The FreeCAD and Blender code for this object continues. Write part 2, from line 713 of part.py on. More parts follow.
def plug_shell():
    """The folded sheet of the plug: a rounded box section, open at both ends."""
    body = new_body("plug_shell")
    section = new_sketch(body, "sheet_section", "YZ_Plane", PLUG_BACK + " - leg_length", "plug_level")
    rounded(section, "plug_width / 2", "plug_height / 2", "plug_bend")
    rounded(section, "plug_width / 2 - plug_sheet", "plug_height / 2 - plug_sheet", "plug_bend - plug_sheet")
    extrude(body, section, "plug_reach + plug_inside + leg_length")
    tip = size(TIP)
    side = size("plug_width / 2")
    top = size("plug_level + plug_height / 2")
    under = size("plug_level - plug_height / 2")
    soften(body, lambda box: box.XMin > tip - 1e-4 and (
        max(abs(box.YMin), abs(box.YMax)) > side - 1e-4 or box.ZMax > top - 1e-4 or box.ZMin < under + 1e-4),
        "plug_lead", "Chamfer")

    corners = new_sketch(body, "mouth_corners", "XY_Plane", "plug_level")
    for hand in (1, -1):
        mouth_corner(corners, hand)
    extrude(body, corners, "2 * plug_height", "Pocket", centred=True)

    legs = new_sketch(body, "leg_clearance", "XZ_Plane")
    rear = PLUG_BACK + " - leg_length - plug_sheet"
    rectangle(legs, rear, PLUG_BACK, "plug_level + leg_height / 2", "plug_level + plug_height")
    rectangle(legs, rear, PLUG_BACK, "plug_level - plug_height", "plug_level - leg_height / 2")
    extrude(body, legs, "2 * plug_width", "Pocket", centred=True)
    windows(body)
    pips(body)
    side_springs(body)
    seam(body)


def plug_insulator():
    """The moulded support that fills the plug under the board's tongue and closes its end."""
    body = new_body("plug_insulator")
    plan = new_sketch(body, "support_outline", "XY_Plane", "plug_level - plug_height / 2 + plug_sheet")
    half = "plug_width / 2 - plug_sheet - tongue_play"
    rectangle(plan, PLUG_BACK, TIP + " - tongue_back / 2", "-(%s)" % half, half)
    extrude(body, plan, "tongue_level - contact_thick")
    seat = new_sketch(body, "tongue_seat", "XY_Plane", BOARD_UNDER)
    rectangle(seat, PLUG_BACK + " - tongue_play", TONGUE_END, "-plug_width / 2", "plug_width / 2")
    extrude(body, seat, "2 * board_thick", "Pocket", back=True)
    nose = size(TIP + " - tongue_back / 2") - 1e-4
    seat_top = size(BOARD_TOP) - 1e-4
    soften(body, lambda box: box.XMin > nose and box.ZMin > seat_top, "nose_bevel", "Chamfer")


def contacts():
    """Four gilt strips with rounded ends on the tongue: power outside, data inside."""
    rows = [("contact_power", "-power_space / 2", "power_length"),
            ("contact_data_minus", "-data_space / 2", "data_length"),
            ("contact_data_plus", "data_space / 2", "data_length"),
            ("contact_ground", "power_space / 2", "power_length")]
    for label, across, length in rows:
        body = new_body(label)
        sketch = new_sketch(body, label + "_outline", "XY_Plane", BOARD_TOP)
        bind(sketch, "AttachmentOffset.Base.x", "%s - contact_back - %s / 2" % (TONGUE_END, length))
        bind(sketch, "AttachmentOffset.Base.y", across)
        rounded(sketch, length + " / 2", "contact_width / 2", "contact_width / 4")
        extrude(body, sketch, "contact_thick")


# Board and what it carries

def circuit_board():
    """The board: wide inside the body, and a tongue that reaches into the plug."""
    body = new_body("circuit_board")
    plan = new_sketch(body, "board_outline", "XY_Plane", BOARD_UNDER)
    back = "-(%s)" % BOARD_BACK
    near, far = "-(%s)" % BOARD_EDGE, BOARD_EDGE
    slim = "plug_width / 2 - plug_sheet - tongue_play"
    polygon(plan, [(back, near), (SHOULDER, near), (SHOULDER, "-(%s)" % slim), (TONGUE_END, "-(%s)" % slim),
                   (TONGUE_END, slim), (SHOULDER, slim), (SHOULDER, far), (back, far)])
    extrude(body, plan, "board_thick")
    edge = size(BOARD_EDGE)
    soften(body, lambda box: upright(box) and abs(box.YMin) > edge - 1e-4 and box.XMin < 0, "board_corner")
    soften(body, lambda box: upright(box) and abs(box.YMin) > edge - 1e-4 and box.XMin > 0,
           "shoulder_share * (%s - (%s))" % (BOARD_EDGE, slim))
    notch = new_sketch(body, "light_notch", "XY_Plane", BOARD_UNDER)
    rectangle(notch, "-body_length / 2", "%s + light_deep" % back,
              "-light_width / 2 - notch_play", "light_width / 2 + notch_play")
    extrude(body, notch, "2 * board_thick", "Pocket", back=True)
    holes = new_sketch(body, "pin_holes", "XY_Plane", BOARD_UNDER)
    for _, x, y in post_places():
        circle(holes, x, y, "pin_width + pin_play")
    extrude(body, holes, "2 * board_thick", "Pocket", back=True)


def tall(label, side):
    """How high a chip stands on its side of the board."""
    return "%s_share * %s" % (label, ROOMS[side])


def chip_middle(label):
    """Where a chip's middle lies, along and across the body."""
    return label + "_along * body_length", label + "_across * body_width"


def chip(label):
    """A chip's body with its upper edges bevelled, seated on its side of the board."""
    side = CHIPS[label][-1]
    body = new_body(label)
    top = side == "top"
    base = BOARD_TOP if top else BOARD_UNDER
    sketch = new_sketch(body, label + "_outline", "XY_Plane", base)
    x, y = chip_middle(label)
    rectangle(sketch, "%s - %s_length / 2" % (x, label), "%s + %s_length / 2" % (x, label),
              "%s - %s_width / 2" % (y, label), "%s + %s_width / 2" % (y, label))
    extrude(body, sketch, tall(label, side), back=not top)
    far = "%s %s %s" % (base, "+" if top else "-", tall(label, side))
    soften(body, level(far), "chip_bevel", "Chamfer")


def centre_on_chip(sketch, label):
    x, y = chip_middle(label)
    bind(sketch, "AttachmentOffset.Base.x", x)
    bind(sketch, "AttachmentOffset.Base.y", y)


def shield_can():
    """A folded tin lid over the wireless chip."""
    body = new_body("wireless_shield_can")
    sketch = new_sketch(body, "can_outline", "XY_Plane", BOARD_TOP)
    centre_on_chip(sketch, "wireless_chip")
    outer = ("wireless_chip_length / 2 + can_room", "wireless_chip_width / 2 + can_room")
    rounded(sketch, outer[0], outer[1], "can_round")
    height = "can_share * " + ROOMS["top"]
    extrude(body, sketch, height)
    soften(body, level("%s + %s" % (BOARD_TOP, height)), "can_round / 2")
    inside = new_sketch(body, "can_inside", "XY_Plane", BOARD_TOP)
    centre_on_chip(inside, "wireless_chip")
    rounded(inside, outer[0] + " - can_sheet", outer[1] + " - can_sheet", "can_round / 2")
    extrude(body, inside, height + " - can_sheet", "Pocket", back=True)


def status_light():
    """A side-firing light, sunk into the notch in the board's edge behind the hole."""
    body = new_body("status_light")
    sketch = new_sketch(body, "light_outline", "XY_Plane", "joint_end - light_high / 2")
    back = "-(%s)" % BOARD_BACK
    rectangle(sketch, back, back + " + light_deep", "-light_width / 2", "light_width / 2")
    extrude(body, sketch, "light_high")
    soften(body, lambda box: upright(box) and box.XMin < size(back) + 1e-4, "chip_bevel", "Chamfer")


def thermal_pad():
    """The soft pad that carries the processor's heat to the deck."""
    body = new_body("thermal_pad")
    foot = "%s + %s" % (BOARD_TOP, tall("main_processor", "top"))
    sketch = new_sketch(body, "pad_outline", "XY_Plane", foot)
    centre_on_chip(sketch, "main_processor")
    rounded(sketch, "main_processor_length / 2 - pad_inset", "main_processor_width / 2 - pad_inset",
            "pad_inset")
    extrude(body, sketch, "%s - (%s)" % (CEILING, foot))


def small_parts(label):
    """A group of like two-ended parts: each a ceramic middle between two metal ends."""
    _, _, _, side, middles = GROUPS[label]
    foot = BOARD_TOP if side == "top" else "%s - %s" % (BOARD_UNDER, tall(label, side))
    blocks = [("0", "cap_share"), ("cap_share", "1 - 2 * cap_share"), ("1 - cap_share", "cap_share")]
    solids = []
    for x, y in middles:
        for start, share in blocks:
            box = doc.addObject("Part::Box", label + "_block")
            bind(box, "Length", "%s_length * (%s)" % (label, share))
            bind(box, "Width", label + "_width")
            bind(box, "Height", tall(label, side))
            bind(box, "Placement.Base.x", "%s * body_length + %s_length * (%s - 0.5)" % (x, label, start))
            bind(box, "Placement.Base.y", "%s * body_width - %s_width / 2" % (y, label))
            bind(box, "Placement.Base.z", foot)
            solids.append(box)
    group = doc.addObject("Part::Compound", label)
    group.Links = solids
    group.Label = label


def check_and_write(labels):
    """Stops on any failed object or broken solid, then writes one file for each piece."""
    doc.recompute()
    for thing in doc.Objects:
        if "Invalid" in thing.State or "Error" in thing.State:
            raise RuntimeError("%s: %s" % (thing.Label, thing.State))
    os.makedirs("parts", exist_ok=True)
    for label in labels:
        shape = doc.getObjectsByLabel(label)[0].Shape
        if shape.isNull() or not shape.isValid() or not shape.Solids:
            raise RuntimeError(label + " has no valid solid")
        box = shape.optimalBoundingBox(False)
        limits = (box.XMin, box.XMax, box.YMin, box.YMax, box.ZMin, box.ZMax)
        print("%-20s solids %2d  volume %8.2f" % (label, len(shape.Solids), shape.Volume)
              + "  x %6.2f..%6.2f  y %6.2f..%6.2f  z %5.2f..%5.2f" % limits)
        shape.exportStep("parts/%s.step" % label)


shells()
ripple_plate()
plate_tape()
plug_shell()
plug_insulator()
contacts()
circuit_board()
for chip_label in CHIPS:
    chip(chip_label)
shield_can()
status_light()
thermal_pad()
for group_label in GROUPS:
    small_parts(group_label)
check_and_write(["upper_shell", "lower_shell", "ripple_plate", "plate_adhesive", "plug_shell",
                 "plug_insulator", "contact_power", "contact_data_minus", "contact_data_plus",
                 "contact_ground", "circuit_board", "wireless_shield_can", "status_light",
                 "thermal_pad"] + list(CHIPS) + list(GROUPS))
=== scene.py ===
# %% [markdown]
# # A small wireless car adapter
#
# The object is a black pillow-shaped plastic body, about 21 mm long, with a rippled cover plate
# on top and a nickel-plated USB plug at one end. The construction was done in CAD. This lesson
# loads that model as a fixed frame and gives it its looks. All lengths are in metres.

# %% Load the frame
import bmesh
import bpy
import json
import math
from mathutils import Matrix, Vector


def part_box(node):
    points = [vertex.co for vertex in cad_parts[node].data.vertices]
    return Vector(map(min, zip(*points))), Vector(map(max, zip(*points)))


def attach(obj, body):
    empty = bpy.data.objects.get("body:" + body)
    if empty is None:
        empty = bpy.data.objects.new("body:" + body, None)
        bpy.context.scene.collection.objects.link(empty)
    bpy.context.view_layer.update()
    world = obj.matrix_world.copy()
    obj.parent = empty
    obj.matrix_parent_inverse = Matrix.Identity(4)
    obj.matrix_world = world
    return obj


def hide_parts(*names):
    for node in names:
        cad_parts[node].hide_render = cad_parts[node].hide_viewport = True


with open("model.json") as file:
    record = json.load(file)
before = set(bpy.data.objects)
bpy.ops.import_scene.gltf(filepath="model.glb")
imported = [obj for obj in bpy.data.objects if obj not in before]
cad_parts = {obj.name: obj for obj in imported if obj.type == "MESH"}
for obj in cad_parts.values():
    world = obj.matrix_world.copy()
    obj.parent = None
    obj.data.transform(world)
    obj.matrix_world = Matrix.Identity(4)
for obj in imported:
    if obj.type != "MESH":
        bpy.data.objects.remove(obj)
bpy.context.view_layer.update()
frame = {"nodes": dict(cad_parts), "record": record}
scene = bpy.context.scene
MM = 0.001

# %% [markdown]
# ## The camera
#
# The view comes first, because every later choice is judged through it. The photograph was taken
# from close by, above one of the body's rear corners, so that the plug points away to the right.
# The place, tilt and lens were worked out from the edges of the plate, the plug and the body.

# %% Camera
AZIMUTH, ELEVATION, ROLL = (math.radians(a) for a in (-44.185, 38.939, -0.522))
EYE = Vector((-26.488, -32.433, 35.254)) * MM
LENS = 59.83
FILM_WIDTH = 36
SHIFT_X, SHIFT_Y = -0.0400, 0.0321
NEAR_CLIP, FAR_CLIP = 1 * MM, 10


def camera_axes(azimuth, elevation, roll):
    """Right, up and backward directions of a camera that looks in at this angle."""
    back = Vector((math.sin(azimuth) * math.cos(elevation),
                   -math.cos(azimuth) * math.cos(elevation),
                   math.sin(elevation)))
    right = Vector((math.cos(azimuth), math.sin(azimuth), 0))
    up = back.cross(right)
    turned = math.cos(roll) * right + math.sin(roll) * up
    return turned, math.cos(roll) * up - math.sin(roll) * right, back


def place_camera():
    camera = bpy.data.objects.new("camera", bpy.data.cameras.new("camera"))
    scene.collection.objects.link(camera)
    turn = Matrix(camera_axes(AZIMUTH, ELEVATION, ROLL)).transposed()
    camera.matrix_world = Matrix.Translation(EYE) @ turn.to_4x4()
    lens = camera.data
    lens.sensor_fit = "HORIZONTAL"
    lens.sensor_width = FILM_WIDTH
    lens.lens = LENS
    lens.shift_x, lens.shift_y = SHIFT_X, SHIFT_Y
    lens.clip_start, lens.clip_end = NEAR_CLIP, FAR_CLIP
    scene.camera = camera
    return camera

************

**EXERCISE INSTRUCTIONS**.
Set down, exactly and alone, the run of lines from the line that has "box.YMax, box.ZMin, box.ZMax)" to the line that has "cad_parts[node].hide_render = cad_parts[node].hide_viewport".

**REPLY TO THE TASK**.
        limits = (box.XMin, box.XMax, box.YMin, box.YMax, box.ZMin, box.ZMax)
        print("%-20s solids %2d  volume %8.2f" % (label, len(shape.Solids), shape.Volume)
              + "  x %6.2f..%6.2f  y %6.2f..%6.2f  z %5.2f..%5.2f" % limits)
        shape.exportStep("parts/%s.step" % label)


shells()
ripple_plate()
plate_tape()
plug_shell()
plug_insulator()
contacts()
circuit_board()
for chip_label in CHIPS:
    chip(chip_label)
shield_can()
status_light()
thermal_pad()
for group_label in GROUPS:
    small_parts(group_label)
check_and_write(["upper_shell", "lower_shell", "ripple_plate", "plate_adhesive", "plug_shell",
                 "plug_insulator", "contact_power", "contact_data_minus", "contact_data_plus",
                 "contact_ground", "circuit_board", "wireless_shield_can", "status_light",
                 "thermal_pad"] + list(CHIPS) + list(GROUPS))
=== scene.py ===
# %% [markdown]
# # A small wireless car adapter
#
# The object is a black pillow-shaped plastic body, about 21 mm long, with a rippled cover plate
# on top and a nickel-plated USB plug at one end. The construction was done in CAD. This lesson
# loads that model as a fixed frame and gives it its looks. All lengths are in metres.

# %% Load the frame
import bmesh
import bpy
import json
import math
from mathutils import Matrix, Vector


def part_box(node):
    points = [vertex.co for vertex in cad_parts[node].data.vertices]
    return Vector(map(min, zip(*points))), Vector(map(max, zip(*points)))


def attach(obj, body):
    empty = bpy.data.objects.get("body:" + body)
    if empty is None:
        empty = bpy.data.objects.new("body:" + body, None)
        bpy.context.scene.collection.objects.link(empty)
    bpy.context.view_layer.update()
    world = obj.matrix_world.copy()
    obj.parent = empty
    obj.matrix_parent_inverse = Matrix.Identity(4)
    obj.matrix_world = world
    return obj


def hide_parts(*names):
    for node in names:
        cad_parts[node].hide_render = cad_parts[node].hide_viewport = True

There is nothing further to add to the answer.